Detecting Atomic Shot Noise On Ultra-cold Atom Clouds

Abstract

Precise measurement of physical quantities underpins much of modern science and tech- nology. Examples include length and time (satellite navigation), rotation and acceleration (guidance systems), electromagnetic (magnetic resonance imaging) and gravitational fields (mineral exploration). Currently, precision measurement of many physically and practically interesting quantities - such as the fine structure constant, the local gravitational field or any inertial acceleration - can be accomplished by atom interferometry [1]. Using cold atom interferometers may enable yet more precision, but this precision will be limited by atomic shot noise. Atomic shot noise, which is a fluctuation in the atomic density, arises because atoms are discrete. This fluctuation will affect precision when counting the atoms in a cloud, as is done in atomic interferometry.
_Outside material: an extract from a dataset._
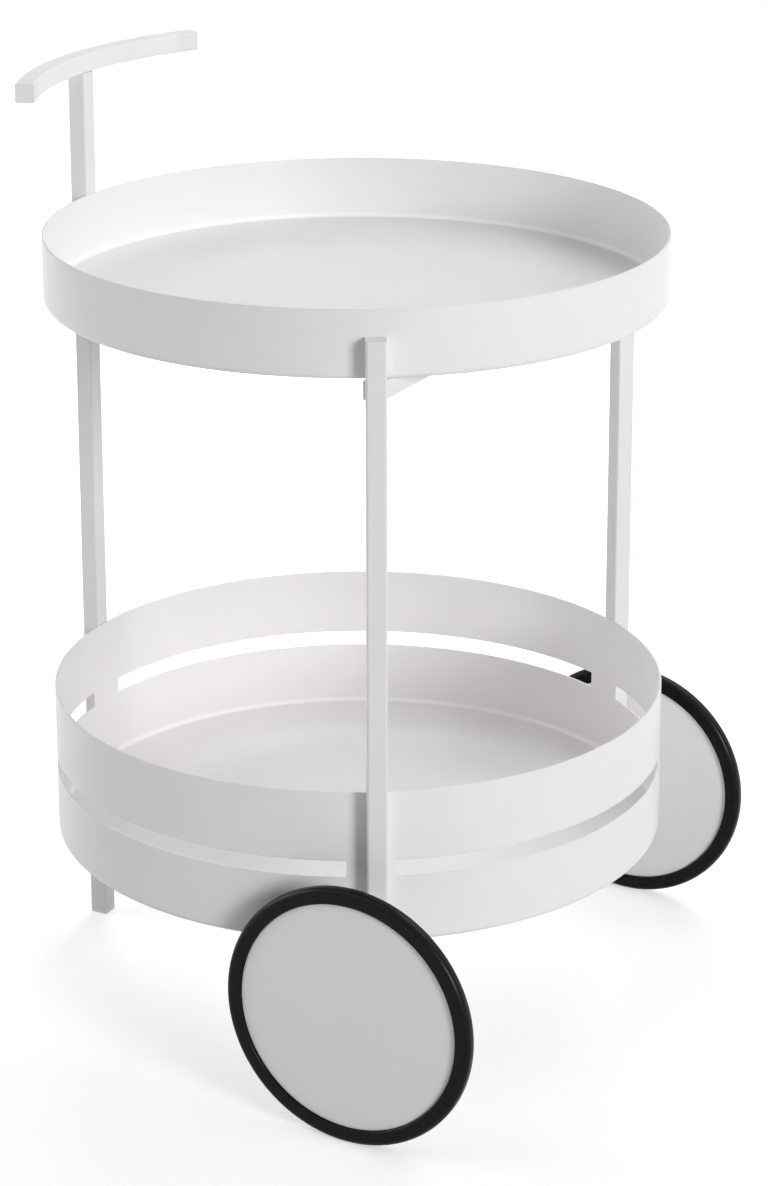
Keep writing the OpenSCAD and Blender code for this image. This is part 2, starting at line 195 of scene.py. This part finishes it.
class Material:
    """A node material with short names for the nodes that the finishes share."""

    def __init__(self, name):
        self.mat = bpy.data.materials.new(name)
        self.mat.use_nodes = True
        self.tree = self.mat.node_tree
        self.bsdf = self.tree.nodes["Principled BSDF"]
        self.place = self.node("ShaderNodeTexCoord").outputs["Object"]

    def node(self, kind, **settings):
        made = self.tree.nodes.new(kind)
        for key, value in settings.items():
            setattr(made, key, value)
        return made

    def link(self, output, target):
        self.tree.links.new(output, target)

    def noise(self, scale, detail=2.0, roughness=0.5, where=None):
        made = self.node("ShaderNodeTexNoise")
        made.inputs["Scale"].default_value = scale
        made.inputs["Detail"].default_value = detail
        made.inputs["Roughness"].default_value = roughness
        self.link(where or self.place, made.inputs["Vector"])
        return made.outputs["Fac"]

    def stretch(self, scale):
        """The object's coordinates, scaled apart along X, Y and Z."""
        made = self.node("ShaderNodeMapping")
        made.inputs["Scale"].default_value = scale
        self.link(self.place, made.inputs["Vector"])
        return made.outputs["Vector"]

    def ramp(self, value, low, high, from_low=0.3, from_high=0.7):
        """A value spread between two others, as it goes from from_low to from_high."""
        made = self.node("ShaderNodeMapRange", clamp=True)
        made.inputs["From Min"].default_value = from_low
        made.inputs["From Max"].default_value = from_high
        made.inputs["To Min"].default_value = low
        made.inputs["To Max"].default_value = high
        self.link(value, made.inputs["Value"])
        return made.outputs["Result"]

    def blend(self, factor, first, second):
        """A colour between two colours, each a tuple or an output."""
        made = self.node("ShaderNodeMix", data_type="RGBA")
        self.link(factor, made.inputs["Factor"])
        for socket, colour in ((made.inputs[MIX_FIRST], first), (made.inputs[MIX_SECOND], second)):
            if isinstance(colour, tuple):
                socket.default_value = (*colour, 1.0)
            else:
                self.link(colour, socket)
        return made.outputs[MIX_RESULT]

    def pointiness(self):
        return self.node("ShaderNodeNewGeometry").outputs["Pointiness"]

    def edge_wear_and_highlight(self):
        """Near 1 on outer edges and corners, near 0 elsewhere: worn edges on the powder coat, a painted
        highlight on the board.
        """
        return self.ramp(self.pointiness(), low=0.0, high=1.0, from_low=EDGE_FROM, from_high=EDGE_TO)

    def painted_bend_highlight(self):
        """Near 1 in a sheet's hollow bends, where the painted highlight goes, near 0 elsewhere."""
        return self.ramp(self.pointiness(), low=1.0, high=0.0, from_low=HOLLOW_TO, from_high=HOLLOW_FROM)

    def bump(self, height, depth, strength, under=None):
        """A normal bent by a height, with the depth in metres, on top of another one."""
        made = self.node("ShaderNodeBump")
        made.inputs["Strength"].default_value = strength
        made.inputs["Distance"].default_value = depth
        self.link(height, made.inputs["Height"])
        if under:
            self.link(under, made.inputs["Normal"])
        return made.outputs["Normal"]

    def finish(self, colour, roughness, normal, **values):
        """The finished material. The values are the shader's own, the same all over the surface."""
        for socket, output in (("Base Color", colour), ("Roughness", roughness), ("Normal", normal)):
            self.link(output, self.bsdf.inputs[socket])
        for socket, value in values.items():
            self.bsdf.inputs[socket.replace("_", " ")].default_value = value
        return self.mat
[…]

In this thesis, atomic shot noise was clearly and quantitatively measured in cold rubidium 87 atomic clouds using the absorption imaging technique. This was achieved by minimizing all possible sources of classical noise from the imaging setup, then binning the pixels together to overcome blurring effects. These blurring effects can be due to the velocity distribution of the atoms, the diffraction limit of the optical system, and the photon recoil in the measurement process itself. The tantalising possibility exists of measuring the shot noise on a Bose-Einstein condensate, and thereby gaining information on its quantum statistics. A scheme to produce and measure squeezing (a reduction in variance beyond the shot noise limit) in an atom laser beam will require a detector capable of measuring at the atomic shot noise limit, like the one devel- oped in this thesis. At the moment, applying this technique to measuring the shot noise on a BEC is limited by the size of the condensate and the resolution of the imaging system, but in principle it should be possible, as this thesis demonstrates. A full calibration of the experimental setup is performed.The application of this work to increasing the precision of cold atom interferometry is discussed.